The Coventry-born actor made it clear to director Scott Hicks that he wanted a film steeped in reality. “I’d seen lots of family movies where the family is in this lovely, warm bubble, and even when things get tough, everyone is very lovely and it’s all very sweet,” he says.

“Real families aren’t like that. It’s much more volatile than that and this script explored that in a very honest way.”.

Owen brought his real-life experiences as a dad into the role, particularly the trying times.

“I didn’t have the huge, big tragic loss that they have, but in terms of the ups and downs of parenting, I felt I’ve experienced quite a few of them,” he says.

“I was always interested in the scenes showing the tougher times in the film, for example when the kid has a tantrum in the car. I’ve been in situations like that with my kids, they go into a funk.

“Kids below the ages of eight are kind of crazy and manic depressive, and they go into their funks and you have to bring them out of it. I could relate to that scene and I was interested to make that tough for my character because all parents will relate.”

It’s clearly a different kind of role for Owen, but he denies he picked the part for that reason. “People have said to me this is quite a departure, I never saw it [as that] but enough people have told me now so I have to accept it,” he says.

“I don’t set out (to do something different). A career is made up of all the individual choices that I’ve made, it’s literally an instinctive response. I respond to the material: I laughed all the way through when I read Shoot ‘Em Up and I read this script and I wanted to do it for other reasons. I enjoy exploring new and different aspects of myself in the film, and this is one.”

Despite starring alongside Tinseltown’s most soughtafter actresses like Julia Roberts, Owen admits there’s no chance for him to get caught up in fame, with his children keeping him firmly grounded.

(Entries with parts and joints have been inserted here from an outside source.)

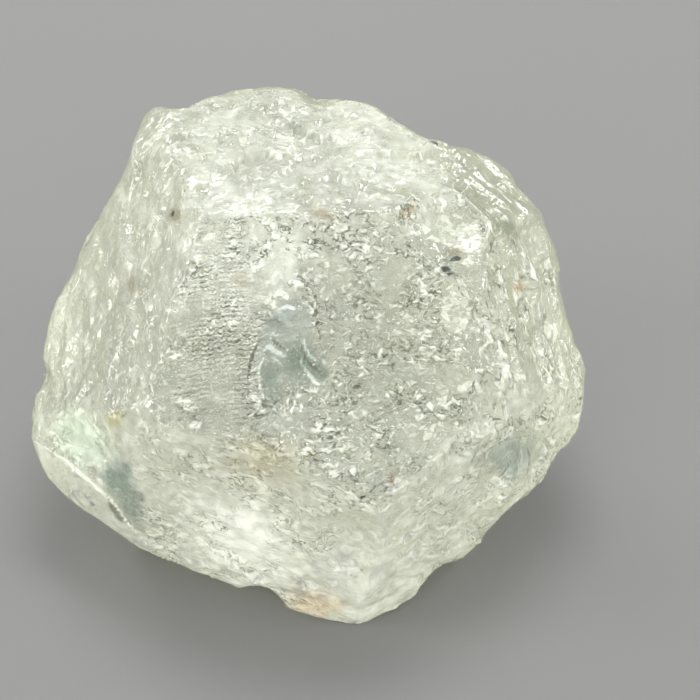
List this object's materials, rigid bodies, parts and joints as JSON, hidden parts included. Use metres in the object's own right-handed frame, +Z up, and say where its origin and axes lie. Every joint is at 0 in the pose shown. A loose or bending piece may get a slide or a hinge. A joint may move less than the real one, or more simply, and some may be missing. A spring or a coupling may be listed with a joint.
{
  "type": "topaz crystal",
  "caption": "Rough, pale, see-through crystal with blunt facets, etched faces, ledges and shell-shaped chips, lying on a flat cleavage face.",
  "frame": {"origin": "centre of the bounding box on the surface that the stone lies on, in the plane of its cleavage face", "axes": "+Z up from the cleavage face, +X to the right across the stone's widest way, -Y towards its front, whose broad face leans back"},
  "size_m": [0.032, 0.026, 0.0232],
  "materials": {
    "topaz": "etched, frosted with clear patches"
  },
  "bodies": {
    "root": {"topaz_crystal": "topaz"}
  },
  "joints": []
}
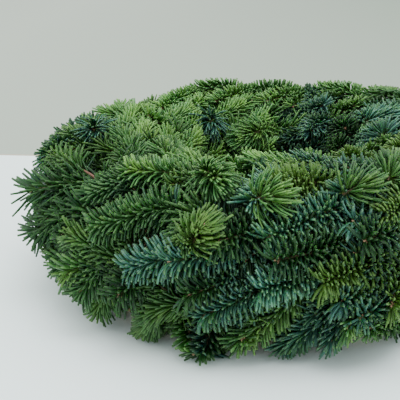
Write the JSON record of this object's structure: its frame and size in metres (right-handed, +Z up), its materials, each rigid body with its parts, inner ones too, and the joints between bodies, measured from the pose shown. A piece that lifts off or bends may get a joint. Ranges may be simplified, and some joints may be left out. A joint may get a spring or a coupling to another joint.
{
  "type": "advent wreath",
  "caption": "Round table wreath of bushy noble-fir sprigs wired clockwise onto a flat-bottomed straw ring, with an open centre.",
  "frame": {"origin": "middle of the hole, on the table that the wreath lies on", "axes": "+Z up, out of the table; -Y towards the front of the wreath"},
  "size_m": [0.491, 0.4992, 0.1586],
  "materials": {
    "blue_fir": "waxy blue-green needles with pale tips on brown twigs",
    "green_fir": "yellow-green needles with pale tips on brown twigs",
    "straw": "bundled dry straw",
    "green_wire": "dark green lacquer"
  },
  "bodies": {
    "root": {"straw_ring": "straw", "binding_wire": "green_wire", "sprigs_01_outer": "blue_fir", "sprigs_01_top": "green_fir", "sprigs_01_inner": "blue_fir", "sprigs_02_outer": "green_fir", "sprigs_02_top": "blue_fir", "sprigs_02_inner": "green_fir", "sprigs_03_outer": "blue_fir", "sprigs_03_top": "green_fir", "sprigs_03_inner": "blue_fir", "sprigs_04_outer": "green_fir", "sprigs_04_top": "blue_fir", "sprigs_04_inner": "green_fir", "sprigs_05_outer": "blue_fir", "sprigs_05_top": "green_fir", "sprigs_05_inner": "blue_fir", "sprigs_06_outer": "green_fir", "sprigs_06_top": "blue_fir", "sprigs_06_inner": "green_fir", "sprigs_07_outer": "blue_fir", "sprigs_07_top": "green_fir", "sprigs_07_inner": "blue_fir", "sprigs_08_outer": "green_fir", "sprigs_08_top": "blue_fir", "sprigs_08_inner": "green_fir", "sprigs_09_outer": "blue_fir", "sprigs_09_top": "green_fir", "sprigs_09_inner": "blue_fir", "sprigs_10_outer": "green_fir", "sprigs_10_top": "blue_fir", "sprigs_10_inner": "green_fir", "sprigs_11_outer": "blue_fir", "sprigs_11_top": "green_fir", "sprigs_11_inner": "blue_fir", "sprigs_12_outer": "green_fir", "sprigs_12_top": "blue_fir", "sprigs_12_inner": "green_fir", "sprigs_13_outer": "blue_fir", "sprigs_13_top": "green_fir", "sprigs_13_inner": "blue_fir", "sprigs_14_outer": "green_fir", "sprigs_14_top": "blue_fir", "sprigs_14_inner": "green_fir", "sprigs_15_outer": "blue_fir", "sprigs_15_top": "green_fir", "sprigs_15_inner": "blue_fir", "sprigs_16_outer": "green_fir", "sprigs_16_top": "blue_fir", "sprigs_16_inner": "green_fir", "sprigs_17_outer": "blue_fir", "sprigs_17_top": "green_fir", "sprigs_17_inner": "blue_fir", "sprigs_18_outer": "green_fir", "sprigs_18_top": "blue_fir", "sprigs_18_inner": "green_fir"}
  },
  "joints": []
}
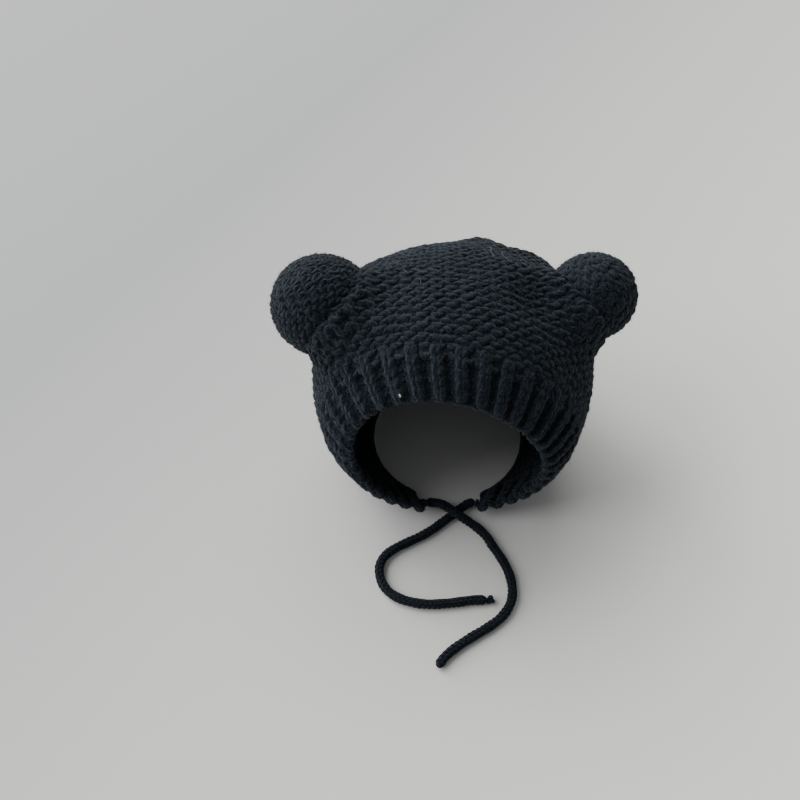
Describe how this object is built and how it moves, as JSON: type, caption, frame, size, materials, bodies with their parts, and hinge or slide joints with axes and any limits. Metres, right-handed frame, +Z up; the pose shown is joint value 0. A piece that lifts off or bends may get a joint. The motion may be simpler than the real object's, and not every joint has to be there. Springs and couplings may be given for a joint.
{
  "type": "earflap hat",
  "caption": "Knitted baby bonnet with round stuffed ears, a ribbed band round the face opening and knitted chin ties lying in front.",
  "frame": {"origin": "on the ground at the middle of the standing hat's box, the chin ties left out", "axes": "+Z up, the face opening looks along -Y, +X to the right as seen from the front"},
  "size_m": [0.1938, 0.2243, 0.1385],
  "materials": {
    "crown_yarn": "matte black chunky yarn, purl side out",
    "brim_yarn": "matte black chunky yarn in ribs",
    "ear_yarn": "matte black chunky yarn over stuffing",
    "tie_yarn": "matte black knitted cord"
  },
  "bodies": {
    "root": {"crown": "crown_yarn", "brim": "brim_yarn", "ear_left": "ear_yarn", "ear_right": "ear_yarn", "tie_left": "tie_yarn", "tie_right": "tie_yarn", "tie_right_knot": "tie_yarn"}
  },
  "joints": []
}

“They’re pretty disdainful to me generally and Hannah the eldest’s favourite line to me is ‘if only they could see what you’re really like’.”

There’s just one more dream theatre-trained Owen would love to fulfil and that’s a return to the stage. He thinking about doing a play.

“I haven’t done it for a very long time, so I’m trying to find a play I’m passionate about enough to want to do.

But I’m certainly talking about the possibility of doing something – either here or on Broadway – soon.”